As it stands today, Telefonica Deutschland is generating a recurrent annual free cash flow of close to €700 million while in the process of rolling out a 4G network. The German market is a relatively reasonable operating environment for telecom companies. Low smartphone penetration and “churn rates”, high rate of pre-paid mobile customers (implying an important upselling opportunity), addition of subscribers at twice the rate of the European Union average, and a potentially less competitive pricing environment as a result of the TDH merger are some of the features that make the German market particularly attractive. In addition, TDH has considerable tax assets which enable the company to distribute a dividend yield of approximately 8%, notwithstanding the reinvestment requirements that define the industry.

In spite of the elusive nature of economic recovery in Europe, transformations in the European economy have forged some appealing investment opportunities. Third Avenue’s International Value strategy is capitalizing on the transformation process within European wireless communications through a position in Telefonica Deutschland Holding AG (ETR:O2D) (FRA:O2D). Reforms in the regulatory environment for European telecom companies are breathing fresh air into a sector that has struggled as a result of too much competition and near-sighted government meddling.
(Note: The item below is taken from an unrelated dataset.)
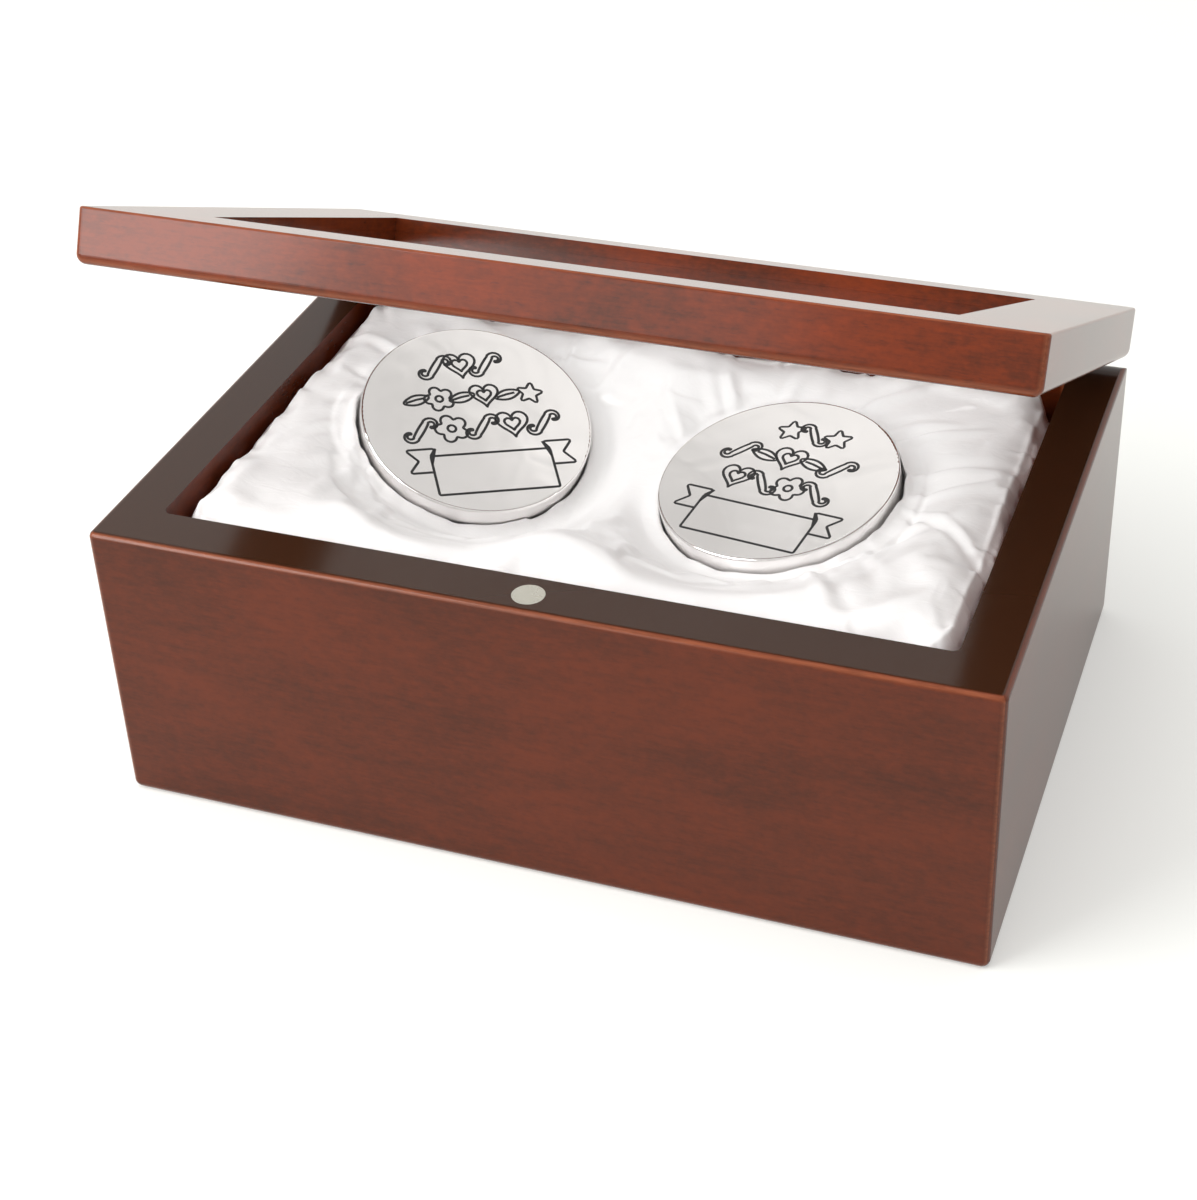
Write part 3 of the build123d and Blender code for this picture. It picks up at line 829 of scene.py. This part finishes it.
class KEEPSAKE_OT_pad(bpy.types.Operator):
    """Makes the satin-covered pad: a puckered, folded cover over the foam, tucked round the tins"""

    bl_idname = "keepsake.pad"
    bl_label = "Satin Pad"

    def execute(self, context):
        settings = context.scene.keepsake_satin
        low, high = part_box("satin_pad")
        self.low, self.high = np.array(low) / MM, np.array(high) / MM
        self.tins = []
        for side in TIN_SIDES:
            place, radius = tin_frame(side)
            self.tins.append((np.array(place.inverted()), np.array(place), radius / MM))
        mesh = self.remeshed(settings.voxel)
        mesh = self.puckered(mesh, settings)
        mesh = self.modified(mesh, "SUBSURF", levels=2, render_levels=2)
        points = self.points(mesh)
        points = self.folded(points, settings.fold_height / MM)
        self.set_points(mesh, self.cleared(points))
        mesh = self.thinned(mesh)
        mesh.materials.clear()
        mesh.materials.append(self.satin(settings))
        smooth(mesh, 80)
        pad = new_piece("satin_cover", mesh, "box", ["satin_pad"])
        return {"FINISHED"}

    @staticmethod
    def points(mesh):
        """A mesh's points, in millimetres."""
        flat = np.empty(3 * len(mesh.vertices))
        mesh.vertices.foreach_get("co", flat)
        return flat.reshape(-1, 3) / MM

    @staticmethod
    def set_points(mesh, points):
        """Moves a mesh's points."""
        mesh.vertices.foreach_set("co", (points * MM).ravel())
        mesh.update()

    @staticmethod
    def modified(mesh, kind, weights=None, **values):
        """The mesh after one modifier, which may act by weight."""
        carrier = new_object("carrier", mesh)
        modifier = carrier.modifiers.new(kind.title(), kind)
        if weights is not None:
            group = carrier.vertex_groups.new(name="share")
            for index, share in enumerate(weights):
                if share > 0:
                    group.add([index], float(share), "REPLACE")
            modifier.vertex_group = "share"
        for name, value in values.items():
            setattr(modifier, name, value)
        return taken_mesh(carrier)

    def remeshed(self, voxel):
        """The foam's own shape as an even mesh."""
        shape = bmesh.new()
        shape.from_mesh(NODES["satin_pad"].data)
        bmesh.ops.remove_doubles(shape, verts=shape.verts, dist=0.01 * MM)
        mesh = bpy.data.meshes.new("satin_cover")
        shape.to_mesh(mesh)
        shape.free()
        return self.modified(mesh, "REMESH", mode="VOXEL", voxel_size=voxel)

    def local(self, points, to_local):
        """Points in a tin's frame: across it, up to the back, and along its axis from the cover."""
        return (points * MM) @ to_local[:3, :3].T / MM + to_local[:3, 3] / MM

    def top_weight(self, points):
        """1 on the cloth's open top, fading to 0 in the pockets and down the sides."""
        weight = np.clip((points[:, 2] - self.high[2] + LOOSE_DEPTH) / 3, 0, 1)
        for to_local, _, radius in self.tins:
            place = self.local(points, to_local)
            away = np.hypot(place[:, 0], place[:, 1]) - radius
            weight *= np.clip((away - 0.4) / 1.2, 0, 1)
        return weight

    def puckered(self, mesh, settings):
        """Lets spare cloth pucker between the walls and the pockets, by a cloth simulation."""
        start = self.points(mesh)
        weight = self.top_weight(start)
        carrier = new_object("carrier", mesh)
        held = carrier.vertex_groups.new(name="held")
        for index, free in enumerate(weight):
            held.add([index], 1.0 - float(free), "REPLACE")
        cloth = carrier.modifiers.new("Cloth", "CLOTH")
        for name, value in CLOTH.items():
            setattr(cloth.settings, name, value)
        cloth.settings.shrink_min = -settings.slack
        cloth.settings.effector_weights.gravity = 0
        cloth.collision_settings.use_collision = False
        cloth.collision_settings.use_self_collision = False
        cloth.point_cache.frame_start = 1
        cloth.point_cache.frame_end = CLOTH_FRAMES
        for step in range(1, CLOTH_FRAMES + 1):
            bpy.context.scene.frame_set(step)
        result = taken_mesh(carrier)
        bpy.context.scene.frame_set(1)
        move = self.points(result) - start
        length = np.maximum(np.linalg.norm(move, axis=1, keepdims=True), 1e-9)
        give = settings.give / MM
        self.set_points(result, start + move / length * give * np.tanh(length / give))
        return result

    def folded(self, points, height):
        """Raises the gathers round the tins, along the walls and in the corners."""
        x, y = points[:, 0], points[:, 1]
        half_x, half_y = self.high[0], self.high[1]
        past_x = np.abs(x) - half_x + PAD_CORNER
        past_y = np.abs(y) - half_y + PAD_CORNER
        to_wall = PAD_CORNER - np.minimum(np.maximum(past_x, past_y), 0) - np.hypot(
            past_x.clip(0), past_y.clip(0))

        folds = Folds(points, half_x, half_y, seed=11)
        middles = {side: place[:3, 3] / MM for side, (_, place, _) in zip(TIN_SIDES, self.tins)}
        radius = self.tins[0][2]
        for side, first, last, count, start, reach, share in TIN_FANS:
            folds.fan(middles[side], first, last, count, radius + start, reach, share * height)
        for side, first, last, offsets, share in TIN_RINGS:
            folds.rings(middles[side], first, last, [radius + offset for offset in offsets],
                        share * height)
        folds.corners(7, 2.5, 16, 0.7 * height)
        for wall, count, reach, share in WALL_PLEATS:
            folds.pleats(wall, count, reach, share * height)
        folds.billows(14, 0.1)
        rise = folds.rise + 0.55 * np.exp(-((to_wall - 2.3) / 0.8) ** 2)
        weight = self.top_weight(points)
        tucked = np.clip(1 - to_wall / 3, 0, 1)
        moved = points.copy()
        for to_local, _, tin_radius in self.tins:
            place = self.local(points, to_local)
            away = np.hypot(place[:, 0], place[:, 1]) - tin_radius
            level = np.clip((place[:, 2] + 8) / 2, 0, 1)
            moved[:, 2] += LIP_RISE * level * np.exp(-(np.clip(away - 0.4, 0, None) / 2.6) ** 2)
        moved[:, 2] += weight * (rise * (1 - 0.6 * tucked) - 0.35 * tucked)
        inward = 0.5 * weight * tucked * (1 + np.clip(rise, -1, 1))
        moved[:, 0] -= np.sign(x) * inward * (half_x - np.abs(x) < half_y - np.abs(y))
        moved[:, 1] -= np.sign(y) * inward * (half_x - np.abs(x) >= half_y - np.abs(y))
        return moved

    def cleared(self, points):
        """Keeps the cloth clear of the tins, the walls, the pane and the lid's rails."""
        points = points.copy()
        for to_local, place, radius in self.tins:
            local = self.local(points, to_local)
            away = np.hypot(local[:, 0], local[:, 1])
            keep = radius + TIN_GAP
            inside = (away < keep) & (local[:, 2] > -TIN_DEPTH)
            wall = inside & (away > radius - POCKET_WALL)
            local[wall, :2] *= (keep / np.maximum(away, 1e-6))[wall, None]
            floor = inside & ~wall
            local[floor, 2] = -TIN_DEPTH
            gap = (away - keep).clip(0, LIP_REACH)
            lip = (~inside & (away < keep + LIP_REACH)
                   & (np.abs(local[:, 2] - LIP_LEVEL) < LIP_HALF))
            drawn = keep + gap * (0.25 + 0.75 * (gap / LIP_REACH) ** 2)
            local[lip, :2] *= (drawn / np.maximum(away, 1e-6))[lip, None]
            touched = wall | floor | lip
            world = (local * MM) @ place[:3, :3].T / MM + place[:3, 3] / MM
            points[touched] = world[touched]
        for axis in (0, 1):
            points[:, axis] = np.clip(points[:, axis], self.low[axis], self.high[axis])
        under_rail = ((np.abs(points[:, 0]) > WINDOW_HALF[0])
                      | (np.abs(points[:, 1]) > WINDOW_HALF[1]))
        limit = np.where(under_rail, RIM_CEILING, PANE_CEILING)
        points[:, 2] = np.clip(points[:, 2], self.low[2], limit)
        return points

    def thinned(self, mesh):
        """Fewer faces on the underside and the lower sides, where nothing shows."""
        height = self.points(mesh)[:, 2]
        hidden = np.clip((self.high[2] - 13 - height) / 2, 0, 1)
        return self.modified(mesh, "DECIMATE", hidden, ratio=0.5)

    @staticmethod
    def satin(settings):
        """Smooth satin: a fine weave over soft, irregular creases."""
        shader = Material("satin")
        weave = shader.add(
            "TexWave", ("Vector", shader.place(rotation=(0, 0, 0.6))),
            ("Scale", 0.31 / settings.thread), ("Distortion", 0.6), ("Detail", 1.0),
            ("Detail Scale", 3.0), wave_type="BANDS", bands_direction="X").outputs["Fac"]
        creases = shader.noise(shader.place(scale=(1, 1.6, 1)), 190.0, 4.0, 0.55, 1.2)
        soft = shader.bump(creases, 0.35 * MM, 0.3)
        fine = shader.bump(weave, 0.012 * MM, 0.25, normal=soft)
        return shader.finish(
            ("Base Color", rgba(settings.colour)), ("Roughness", 0.3), ("Sheen Weight", 0.2),
            ("Sheen Roughness", 0.35), ("Specular IOR Level", 0.8), ("Normal", fine),
            ("Anisotropic", 0.4))


class KEEPSAKE_OT_stage(bpy.types.Operator):
    """Makes the floor, the lamps and the camera"""

    bl_idname = "keepsake.stage"
    bl_label = "Floor, Lamps and Camera"

    def execute(self, context):
        settings = context.scene.keepsake_stage
        self.make_world(context.scene)
        self.make_floor(settings)
        for lamp in LAMPS:
            self.add_softbox(*lamp)
        self.add_camera(context.scene, settings)
        return {"FINISHED"}

    @staticmethod
    def make_world(scene):
        """White where it is seen; a plain room that is darker behind the camera where it lights."""
        world = bpy.data.worlds.new("studio")
        scene.world = world
        world.use_nodes = True
        nodes = Nodes(world.node_tree)
        path = nodes.add("LightPath").outputs
        straight = nodes.math("LESS_THAN", path["Glossy Depth"], 0.5)
        through = nodes.math("MULTIPLY", path["Is Transmission Ray"], straight)
        seen = nodes.math("MAXIMUM", path["Is Camera Ray"], through)
        mirrored = nodes.math("MAXIMUM", path["Is Transmission Ray"], path["Is Glossy Ray"])
        direction = nodes.add("TexCoord").outputs["Generated"]
        backward = nodes.add("VectorMath", (0, direction), (1, (0.354, 1.0, 0.0)),
                             operation="DOT_PRODUCT").outputs["Value"]
        room = nodes.ramp(backward, *ROOM_SPLIT, ROOM_FRONT, interpolation_type="SMOOTHSTEP")
        level = nodes.ramp(nodes.math("MAXIMUM", seen, mirrored), 0.0, 1.0, ROOM_LIGHT)
        strength = nodes.math("MAXIMUM", nodes.math("MULTIPLY", level, room), seen)
        tint = nodes.mix(seen, rgba(ROOM_COLOUR), (1, 1, 1, 1))
        nodes.feed(world.node_tree.nodes["Background"], ("Color", tint), ("Strength", strength))

    @staticmethod
    def make_floor(settings):
        """A pale floor that keeps the object's shadow and fades to white further off."""
        mesh = bpy.data.meshes.new("floor")
        reach = 4.0
        corners = [(-reach, -reach, 0), (reach, -reach, 0), (reach, reach, 0), (-reach, reach, 0)]
        mesh.from_pydata(corners, [], [(0, 1, 2, 3)])
        floor = new_object("floor", mesh)
        shader = Material("floor")
        shader.finish(("Base Color", rgba(settings.floor_colour)), ("Roughness", 0.9),
                      ("Specular IOR Level", 0.0))
        surface = shader.surface.outputs[0]
        path = shader.add("LightPath").outputs
        place = shader.add("TexCoord").outputs["Object"]
        seen = shader.math("MAXIMUM", path["Is Camera Ray"], path["Is Transmission Ray"])
        behind = shader.ramp(shader.add("SeparateXYZ", (0, place)).outputs["Y"], -0.3, 0.5)
        mirrored = shader.math("MULTIPLY", path["Is Glossy Ray"], behind)
        glow = shader.add("Emission", ("Strength", FLOOR_GLOW)).outputs[0]
        both = shader.add("AddShader", (0, surface), (1, glow)).outputs[0]
        near = shader.add("MixShader", (0, shader.math("MAXIMUM", seen, mirrored)),
                          (1, surface), (2, both)).outputs[0]
        away = shader.add("VectorMath", (0, place), operation="LENGTH").outputs["Value"]
        white = shader.add("Emission", ("Strength", 1.0)).outputs[0]
        fade = shader.math("MULTIPLY", seen, shader.ramp(away, *FLOOR_FADE))
        shader.feed(shader.output, ("Surface", shader.add(
            "MixShader", (0, fade), (1, near), (2, white)).outputs[0]))
        mesh.materials.append(shader.material)

    @staticmethod
    def add_softbox(name, place, target, size, power, mirrored, lighting):
        """A square lamp turned to its target."""
        lamp = bpy.data.lights.new(name, "AREA")
        lamp.shape = "SQUARE"
        lamp.size = size
        lamp.energy = power
        light = new_object(name, lamp)
        light.location = place
        light.rotation_euler = (Vector(target) - Vector(place)).to_track_quat("-Z", "Y").to_euler()
        light.visible_diffuse = lighting
        light.visible_glossy = mirrored
        light.visible_transmission = False

    @staticmethod
    def add_camera(scene, settings):
        """The camera, and plain colours for what it sees."""
        data = bpy.data.cameras.new("camera")
        data.lens = settings.lens
        data.shift_x, data.shift_y = LENS_SHIFT
        data.clip_start = 0.01
        camera = new_object("camera", data)
        turn = (Matrix.Rotation(settings.azimuth, 3, "Z")
                @ Matrix.Rotation(math.radians(90) - settings.elevation, 3, "X")
                @ Matrix.Rotation(settings.roll, 3, "Z"))
        camera.matrix_world = Matrix.Translation(settings.position) @ turn.to_4x4()
        scene.camera = camera
        scene.view_settings.view_transform = "Standard"


class KEEPSAKE_PT_panel(bpy.types.Panel):
    """Lists the box's pieces in the sidebar"""

    bl_label = "Keepsake Box"
    bl_space_type = "VIEW_3D"
    bl_region_type = "UI"
    bl_category = "Keepsake Box"

    def draw(self, context):
        """Lists the operators, then the settings of each group."""
        for operator in OPERATORS:
            self.layout.operator(operator.bl_idname)
        for name, _ in SETTINGS:
            group = getattr(context.scene, name)
            column = self.layout.column(heading=group.bl_rna.name)
            for key in group.__annotations__:
                column.prop(group, key)


SETTINGS = (
    ("keepsake_wood", WoodSettings),
    ("keepsake_satin", SatinSettings),
    ("keepsake_silver", SilverSettings),
    ("keepsake_stage", StageSettings),
)
OPERATORS = (
    KEEPSAKE_OT_stage,
    KEEPSAKE_OT_wood,
    KEEPSAKE_OT_insert,
    KEEPSAKE_OT_glass,
    KEEPSAKE_OT_hardware,
    KEEPSAKE_OT_tins,
    KEEPSAKE_OT_pad,
)


def register():
    """Adds the settings, the operators and the panel to Blender."""
    for name, group in SETTINGS:
        bpy.utils.register_class(group)
        setattr(bpy.types.Scene, name, PointerProperty(type=group))
    for operator in OPERATORS:
        bpy.utils.register_class(operator)
    bpy.utils.register_class(KEEPSAKE_PT_panel)


def unregister():
    """Takes them out again."""
    bpy.utils.unregister_class(KEEPSAKE_PT_panel)
    for operator in reversed(OPERATORS):
        bpy.utils.unregister_class(operator)
    for name, group in reversed(SETTINGS):
        delattr(bpy.types.Scene, name)
        bpy.utils.unregister_class(group)


def main():
    """Finishes the whole box on its stage."""
    register()
    bpy.ops.keepsake.stage()
    bpy.ops.keepsake.wood()
    bpy.ops.keepsake.insert()
    bpy.ops.keepsake.glass()
    bpy.ops.keepsake.hardware()
    bpy.ops.keepsake.tins()
    bpy.ops.keepsake.pad()


if __name__ == "__main__":
    main()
The consolidation and convergence processes present an investment opportunity as companies can improve the economics of their business through cost reduction as opposed to price increases, which is why these transactions are increasingly acceptable to regulatory bodies that are determined to ensure affordable service to citizens. Telefonica Deutschland is among the most appealing telecom companies in Europe from a balance sheet, business and valuation perspective as well as from a geographic standpoint. Thus, owning Telefonica Deutschland is an optimal way to participate in the transformation of European telecoms.